Alcohol is more prevalent in Casablanca than in many smaller Moroccan towns, and you will be able to order imported beer, wine, and spirits from most international restaurants and upscale hotels. Some places even offer wine from Moroccan vineyards. However, traditional Moroccan restaurants usually don’t serve alcohol for religious reasons. There are plenty of delicious alcohol-free alternatives, including freshly squeezed orange juice, dark Arabic coffee, and of course, Morocco’s most ubiquitous beverage: mint tea.
Where to Stay
Casablanca’s accommodation is as diverse as its restaurant scene, with everything from traditional Moroccan guest houses to 5-star hotels by international luxury brands. Where you stay is a matter of personal preference. Those that like to be at the heart of the action should chose a central location close to Mohammed V Square and Place des Nations Unies, two of the most important public squares in Casablanca. The Gauthier district is a trendy choice, with plenty of fashionable hotels and a wealth of restaurants, bars, and shopping boutiques within easy walking distance. Alternatively, many of the city’s most luxurious hotels are located away from the city center on La Corniche or El Hank peninsula. Both of these areas boast spectacular sea views and easy access to Casablanca’s beaches.
Read our article on the best hotels in Casablanca to find out more.
Casablanca Mohammed V International Airport (CMN) is the largest airport in Morocco and one of the five busiest in Africa . It’s the main port of entry for most visitors to the country, and getting from the airport to the city center is easy via train or petit taxi. If you’re already in Morocco, you can catch a train or a long distance bus to Casablanca from most major cities. Trains are operated by national rail network ONCF, while the two biggest bus companies are CTM and Supratours. Both methods of transport are safe and affordable.
Culture and Customs
Morocco is an Islamic country, and as such, non-Muslim visitors should be careful not to cause offense with behavior that would usually be acceptable at home. In particular, both genders (but especially women) should dress conservatively in clothes that cover the shoulders and knees. This is especially important if you plan on visiting Hassan II Mosque, as you won’t be allowed in otherwise.
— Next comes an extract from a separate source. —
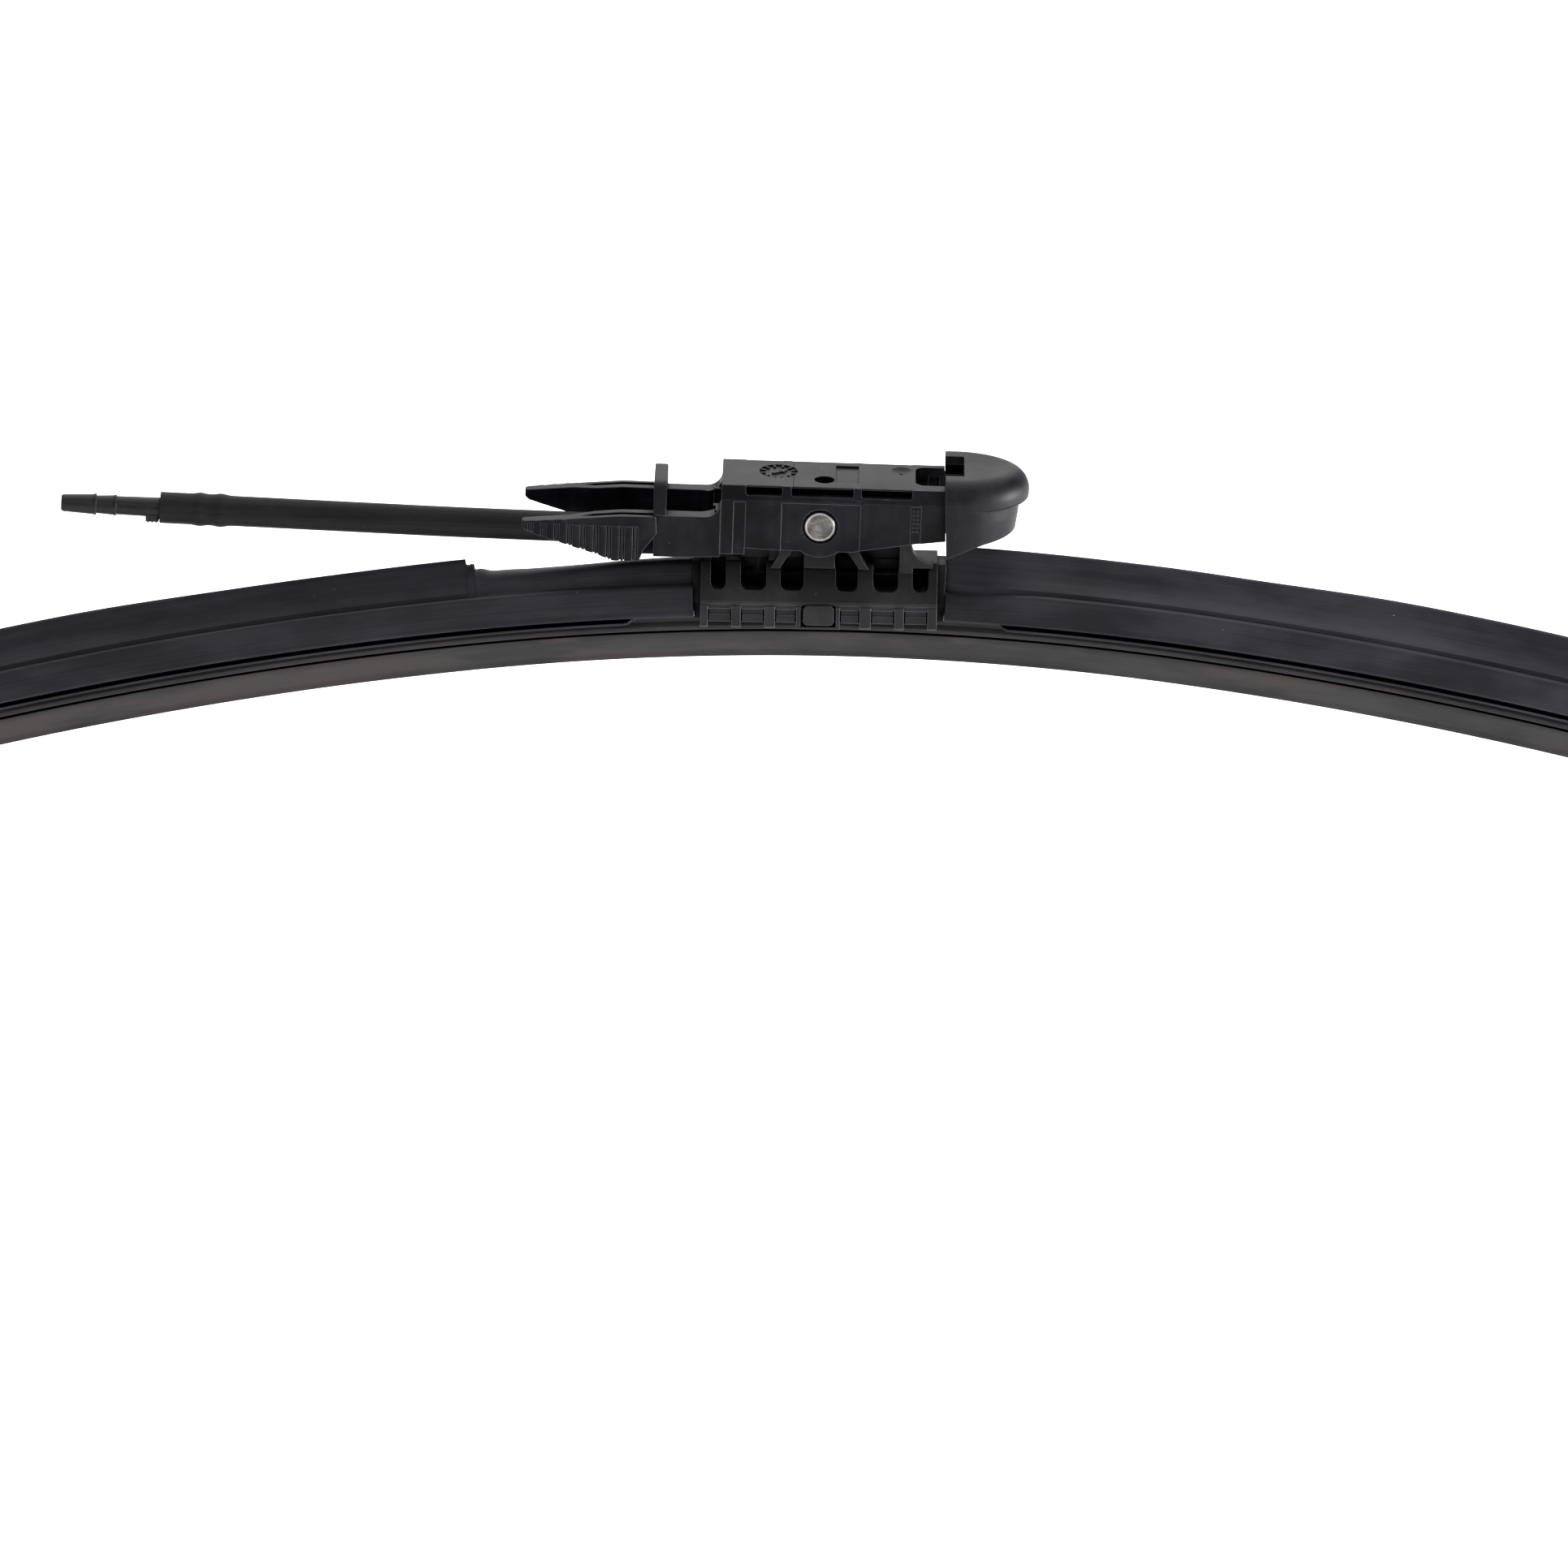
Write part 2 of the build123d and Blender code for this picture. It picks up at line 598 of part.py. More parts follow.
def strip_dots():
    """Two columns of small raised dots in the narrow strip between two panels."""
    dots = None
    side = ADAPTER_HALF_WIDTH - WALL_STEP
    for x in (14.95, 15.6):
        for z in (3.2, 2.5, 1.8, 1.1, 0.4, -0.3):
            dot = Pos(x, side, z) * Box(0.3, 0.2, 0.3)
            dots = dot if dots is None else dots + dot
    return dots + mirrored(dots)


def date_ring():
    """Recess of the moulding dial on the top face, round its raised ticks and its pointer."""
    dial = Cylinder(3.1, 0.5)
    for count in range(12):
        dial -= Rot(0, 0, 30 * count + 15) * Pos(2.55, 0, 0) * Box(0.8, 0.3, 1)
    head = Pos(0.9, 0, 0) * extrude(RegularPolygon(0.75, 3), amount=1, both=True)
    dial -= Rot(0, 0, 35) * (Box(2.4, 0.45, 1) + head)
    return Pos(-6.9, 1.0, ADAPTER_TOP) * dial


def adapter_body():
    """Moulded channel that the wiper arm clips over, with bores for the pin."""
    channel = [(CHANNEL_HALF_WIDTH, -9), (CHANNEL_HALF_WIDTH, 3.4), (4.9, ADAPTER_TOP - ROOF)]
    body = adapter_walls()
    body -= long_prism(channel + [(-y, z) for y, z in reversed(channel)], -20, 30)
    body -= chamfer_slots() + date_ring()
    body -= Pos(0.5, -2.3, 5.5) * Cylinder(1.65, 4)
    body -= box((2.3, 6.0), (-3.6, 4.4), (ADAPTER_TOP - 0.3, 7)) + box((-4.5, -4.4), (-5.9, 4.4), (6.1, 7))
    body -= Pos(12.9, 2.9, ADAPTER_TOP + 3.6) * Sphere(4.0)
    body -= Pos(12.8, 2.3, ADAPTER_TOP) * Cylinder(0.35, 1.6)
    body += box((14.4, 17.3), (-4.8, 5.8), (2.8, 5.0)) + strip_dots()
    shelf = Plane.XY * Pos(18.7, 0.65) * RectangleRounded(7.2, 8.4, 1.6)
    body -= Pos(0, 0, SHELF) * extrude(shelf, amount=5)
    body -= box((17.2, 22.3), (-3.4, 4.7), (2, 7))
    for side in (-1, 1):
        body += box((19.0, 25.5), sorted((side * 4.9, side * 6.4)), (-0.8, 5.2))
        body += box((-14.6, -13.0), sorted((side * 3.4, side * 6.2)), (-4.9, 2.0))
        body += box((-17.2, -14.5), sorted((side * 3.4, side * 4.4)), (-4.9, 2.0))
        body += box((-16.8, -15.8), sorted((side * 4.0, side * TONGUE)), (-4.9, 2.0))
    body -= cross_cylinder(PIN_RADIUS + PIN_RUNNING_GAP, 20)
    ring = cross_cylinder(PIN_RECESS_RADIUS, 20) - cross_cylinder(
        PIN_RECESS_RADIUS + 1, 2 * (ADAPTER_HALF_WIDTH - WALL_STEP - PIN_RECESS_DEPTH)
    )
    return body - ring


def cap_half_ellipse(nose, half_width, z_low, z_high):
    """Straight-sided plan outline that ends in half an ellipse at the nose."""
    oval = Pos(CAP_ARC_X, 0) * Ellipse(nose - CAP_ARC_X, half_width)
    plan = oval & (Pos(CAP_ARC_X + 10, 0) * Rectangle(20, 40))
    plan += Pos(CAP_ARC_X - 1, 0) * Rectangle(2, 2 * half_width)
    return Pos(0, 0, z_low) * extrude(plan, amount=z_high - z_low)


def nose_cap():
    """Snap-on hood at the adapter's end, open below and at the left."""
    upper = cap_half_ellipse(CAP_NOSE, CAP_HALF_WIDTH, CAP_LIP, CAP_TOP)
    rims = upper.edges().filter_by(Plane.XY)
    round_rims = [edge for edge in rims if edge.center().X > CAP_ARC_X - 1.9]
    upper = fillet([edge for edge in round_rims if edge.center().Z > CAP_LIP + 0.1], CAP_TOP_ROUND)
    low_rims = upper.edges().filter_by(Plane.XY).group_by(Axis.Z)[0]
    upper = fillet([edge for edge in low_rims if edge.center().X > CAP_ARC_X - 1.9], CAP_LIP_ROUND)
    skirt = cap_half_ellipse(CAP_SKIRT_NOSE, CAP_HALF_WIDTH, -6, CAP_LIP + 1)
    drafted = cap_half_ellipse(CAP_SKIRT_NOSE, CAP_HALF_WIDTH, -20, 10)
    drafted += box((10, 22), (-CAP_HALF_WIDTH, CAP_HALF_WIDTH), (-20, 10))
    skirt &= Pos(0, 0, CAP_LIP) * Rot(0, CAP_SKIRT_DRAFT, 0) * Pos(0, 0, -CAP_LIP) * drafted
    below = [(18, -7), (18, -4.85), (24.4, -2.3), (26.4, -1.8), (34, -0.95), (34, -7)]
    skirt -= side_prism(below, -11, 11)
    inside = CAP_HALF_WIDTH - CAP_WALL
    hollow = cap_half_ellipse(CAP_SKIRT_NOSE - CAP_WALL - 0.9, inside, -6, CAP_TOP - CAP_WALL)
    hollow += box((18, CAP_ARC_X), (-inside, inside), (-6, 7.0))
    cap = upper + skirt - hollow - box((18, 22.85), (-4.6, 4.55), (0, 10))
    seam_top = end_at(CAP_LEFT, ADAPTER_TOP)
    face = [(end_at(CAP_LEFT, -6), -6), (seam_top, ADAPTER_TOP), (seam_top, 10), (17, 10), (17, -6)]
    return cap - side_prism(face, -11, 11)


# --------------------------------------------------------------------- levers

GRIP_FACE = [(-47.2, 8.0), (-40.0, 8.3), (-31.0, 8.3), (-26.4, 8.15), (-25.0, 7.5)]


def lever_plan():
    """Plan of the rear lever: root, beam, and a grip that widens from its tip."""
    outer = [(LEVER_RIGHT, 7.5)] + list(reversed(GRIP_FACE))
    tip = [(LEVER_TIP, 7.6), (LEVER_TIP, 6.6), (-47.2, 6.3)]
    inner = [(-40.0, 6.3), (-36.0, 5.3), (-26.0, 5.0), (-19.0, 5.0), (-18.2, 4.6), (LEVER_RIGHT, 4.6)]
    return outer + tip + inner


def grip_face(x):
    """Distance of the grip's outer face from the XZ plane, at a place along it."""
    for (left, first), (right, last) in zip(GRIP_FACE, GRIP_FACE[1:]):
        if left <= x <= right:
            return first + (last - first) * (x - left) / (right - left)


def grip_ribs():
    """Places of the ribs along the grip."""
    return [RIB_FIRST + RIB_PITCH * count for count in range(RIB_COUNT)]


def grip_pads():
    """Domed pads between the ribs; beside the slot they stop short of the grip's top."""
    pads = None
    edge = RIB_HALF_WIDTH + RIB_GROOVE
    for left, right in zip(grip_ribs(), grip_ribs()[1:]):
        ends = [(x, grip_face(x) - 0.05) for x in (left + edge, right - edge)]
        crown = ((left + right) / 2, grip_face((left + right) / 2) + PAD_DOME)
        low = [(*point, -8.0) for point in (ends[0], crown, ends[1])]
        top = 6.0 if right < SLOT_TIP else PAD_CEILING
        lens = make_face([ThreePointArc(*low), Line(low[2], low[0])])
        pad = extrude(lens, amount=top + 8.0, dir=(0, 0, 1))
        pads = pad if pads is None else pads + pad
    return pads


def grip_grooves():
    """Thin grooves on both sides of every rib, below the grip's smooth upper rim."""
    cuts = None
    for x in grip_ribs():
        for offset in (-1, 1):
            place = x + offset * (RIB_HALF_WIDTH + RIB_GROOVE / 2)
            cut = Pos(place, grip_face(place), PAD_CEILING - 5) * Box(RIB_GROOVE, 0.9, 10)
            cuts = cut if cuts is None else cuts + cut
    return cuts


def lever_silhouette():
    """Side view of a lever: a straight beam and a grip that tapers to its tip."""
    top = make_face([
        Line((LEVER_RIGHT, 0, 3.1), (LEVER_RIGHT, 0, -5.6)),
        Polyline(
            (LEVER_RIGHT, 0, -5.6), (-22.0, 0, -5.9), (-28.6, 0, -5.9), (-28.9, 0, -6.5), (-33.2, 0, -6.5),
            (-35.6, 0, -5.5), (-45.5, 0, -2.5), (-47.0, 0, -2.0), (LEVER_TIP, 0, -1.5), (LEVER_TIP, 0, -0.35),
            (-32.0, 0, LEVER_TOP), (ROOT_ARC, 0, LEVER_TOP),
        ),
        ThreePointArc((ROOT_ARC, 0, LEVER_TOP), (-16.65, 0, 1.85), (LEVER_RIGHT, 0, 3.1)),
    ])
    return extrude(top, amount=10, dir=(0, 1, 0))


def lever(side):
    """Release lever with its ribbed grip; the rear one has side 1."""
    body = plan_prism(lever_plan(), -8, 6) + grip_pads() - grip_grooves()
    slot = [(-26.6, 6.4), (-26.6, 7.5), (-36.5, 7.5), (SLOT_TIP, 7.2), (-36.5, 6.5)]
    body -= plan_prism(slot, -10, 10)
    body &= lever_silhouette()
    pad_back = [(-26.3, 1.2), (-26.1, -1.9), (-28.2, -4.6), (-28.9, -7), (-20, -7), (-20, 1.2)]
    body -= side_prism(pad_back, 7.5, 10)
    body -= box((-16.95, -15), (4.0, TONGUE + 0.1), (-5.05, 2.15))
    return body if side > 0 else mirrored(body)


def hoop(side):
    """Half of the springy hoop that joins the two levers; it stands on its lever's top."""
    outer = [(8.0, LEVER_TOP), (4.4, HOOP_TOP), (HOOP_HALF_GAP, HOOP_TOP)]
    inner = [(HOOP_HALF_GAP, HOOP_TOP - 1.2), (3.8, HOOP_TOP - 1.2), (6.6, LEVER_TOP)]
    half = long_prism(outer + inner, HOOP_LEFT, HOOP_RIGHT)
    return half if side > 0 else mirrored(half)


def pivot_pin():
    """Steel pin with chamfered ends, pressed in the bracket."""
    pin = cross_cylinder(PIN_RADIUS, PIN_LENGTH)
    return chamfer(pin.edges().filter_by(GeomType.CIRCLE), PIN_CHAMFER)


level_nodes = {
    "adapter_body": adapter_body(),
    "nose_cap": nose_cap(),
    "lever_front": lever(-1),
    "lever_rear": lever(1),
    "hoop_front": hoop(-1),
    "hoop_rear": hoop(1),
    "pivot_pin": pivot_pin(),
    "washer_hose": washer_hose(),
    "hose_connector": hose_connector(),
}
tilted_nodes = {
    "center_bracket": center_bracket(),
    "rail_clamp_front": rail_clamp(-1),
    "rail_clamp_rear": rail_clamp(1),
    "washer_manifold": washer_manifold(),
    "spoiler_left": spoiler_left(),
    "spoiler_right": spoiler_right(),
    "rail_front": rail(-1),
    "rail_rear": rail(1),
    "rubber_element": rubber_element(),
    "end_cap_left": end_cap(-1),
    "end_cap_right": end_cap(1),
    "duct_plug_left": duct_plug(-1),
    "duct_plug_right": duct_plug(1),
}
for name, solid in level_nodes.items():
    export_step(solid, f"parts/{name}.step")
for name, solid in tilted_nodes.items():
    export_step(tilted(solid), f"parts/{name}.step")
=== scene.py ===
import math

import bmesh
import bpy
from mathutils import Matrix, Vector, noise


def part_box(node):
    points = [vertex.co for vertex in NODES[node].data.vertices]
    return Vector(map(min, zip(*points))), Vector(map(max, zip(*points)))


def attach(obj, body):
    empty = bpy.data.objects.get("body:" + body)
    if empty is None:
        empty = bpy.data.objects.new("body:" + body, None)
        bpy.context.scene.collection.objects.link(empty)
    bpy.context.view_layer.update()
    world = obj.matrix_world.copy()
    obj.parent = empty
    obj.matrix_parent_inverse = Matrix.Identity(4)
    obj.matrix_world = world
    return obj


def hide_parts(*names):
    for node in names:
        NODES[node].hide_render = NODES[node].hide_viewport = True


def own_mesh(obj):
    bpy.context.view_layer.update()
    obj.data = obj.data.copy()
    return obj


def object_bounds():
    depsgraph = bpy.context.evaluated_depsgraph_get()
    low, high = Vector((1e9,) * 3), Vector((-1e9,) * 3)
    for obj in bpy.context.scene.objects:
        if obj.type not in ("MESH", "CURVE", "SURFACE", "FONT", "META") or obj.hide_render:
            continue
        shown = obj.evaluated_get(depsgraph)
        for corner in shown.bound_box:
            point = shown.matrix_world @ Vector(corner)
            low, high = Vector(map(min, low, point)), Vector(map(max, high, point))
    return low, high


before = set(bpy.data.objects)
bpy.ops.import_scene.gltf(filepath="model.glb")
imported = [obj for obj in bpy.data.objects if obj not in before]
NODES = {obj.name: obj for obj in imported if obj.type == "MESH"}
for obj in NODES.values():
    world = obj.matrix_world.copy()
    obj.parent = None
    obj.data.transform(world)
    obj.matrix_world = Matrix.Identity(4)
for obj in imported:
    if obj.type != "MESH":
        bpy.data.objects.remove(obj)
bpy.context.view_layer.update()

MM = 0.001
GRAIN = 0.006 * MM              # depth of the fine grain on plastic and rubber


# ---------------------------------------------------------------- camera

CAMERA_DISTANCE = 1500 * MM
FIELD_WIDTH = 250.9 * MM        # width of the view at the pivot pin
CAMERA_PITCH = 22.2             # degrees below the horizon
CAMERA_ROLL = 1.85
PIN_IN_VIEW = (5.75 * MM, 41.07 * MM)   # the pin's front end, right of and above the view's centre


def make_camera():
    """Camera in front of the object, looking down on it."""
    pitch, roll = math.radians(CAMERA_PITCH), math.radians(CAMERA_ROLL)
    level_right = Vector((1, 0, 0))
    level_up = Vector((0, math.sin(pitch), math.cos(pitch)))
    forward = Vector((0, math.cos(pitch), -math.sin(pitch)))
    right = level_right * math.cos(roll) + level_up * math.sin(roll)
    up = level_up * math.cos(roll) - level_right * math.sin(roll)
    pin_end = Vector((0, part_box("pivot_pin")[0].y, 0))
    place = pin_end - (right * PIN_IN_VIEW[0] + up * PIN_IN_VIEW[1] + forward * CAMERA_DISTANCE)
    data = bpy.data.cameras.new("camera")
    data.sensor_width = 36.0
    data.lens = data.sensor_width * CAMERA_DISTANCE / FIELD_WIDTH
    data.clip_start, data.clip_end = 0.05, 20.0
    camera = bpy.data.objects.new("camera", data)
    turned = Matrix((right, up, -forward)).transposed().to_4x4()
    camera.matrix_world = Matrix.Translation(place) @ turned
    bpy.context.scene.collection.objects.link(camera)
    bpy.context.scene.camera = camera


make_camera()


# ---------------------------------------------------------------- materials

def srgb(*levels):
    """Linear colour from sRGB levels between 0 and 255."""
    linear = []
    for level in levels:
        share = level / 255
        linear.append(share / 12.92 if share <= 0.04045 else ((share + 0.055) / 1.055) ** 2.4)
    return (*linear, 1.0)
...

In Morocco, you should always use your right hand to shake hands, give a gift or tip, and to eat. This is because the left hand is reserved for bathroom duties in Islamic countries and is considered unclean. Other important customs include always removing your shoes before you enter someone’s home, never drinking alcohol in public places (i.e. on the street), and keeping public displays of affection to a minimum. The latter is especially relevant for LGBTQ+ travelers, since homosexuality is still illegal in Morocco .
Money Saving Tips
- The first and most important way to save money in Casablanca is to remember that prices are often negotiable. This is true for souvenirs and food for sale in the Old Medina and the Central Marketplace, for taxi fares, and sometimes even for sightseeing tours. A good rule of thumb is to offer half of the original asking price and then haggle until you both agree on a price somewhere in the middle.
- If you use the Casa Tramway to get around, explore the different passes and choose the one that gives you the best value (this will depend on the length of your stay and how often you will be using the tram). For example, a weekly subscription card works out cheaper than a standard prepaid card if you plan on using the tram more than 10 times within the week.
- If you use the petit taxis to get around, try to choose one with a working meter. This can be quite difficult, so alternatively be sure to agree on a price before you accept the ride. Remember that taxi fares in Casablanca increase by 50 percent after 8 p.m.
- Restaurants in Casablanca are generally affordable by Western standards. However, if you’re dining on a shoestring, remember that street stalls and local restaurants (especially in the Central Marketplace) charge a fraction of the price compared with smart restaurants geared towards tourists. They can be just as tasty, too.
- If you plan on making a few day trips from Casablanca, grand taxis (shared minibuses) are the cheapest way to travel. However, buses and trains are also affordable and are both safer and more comfortable.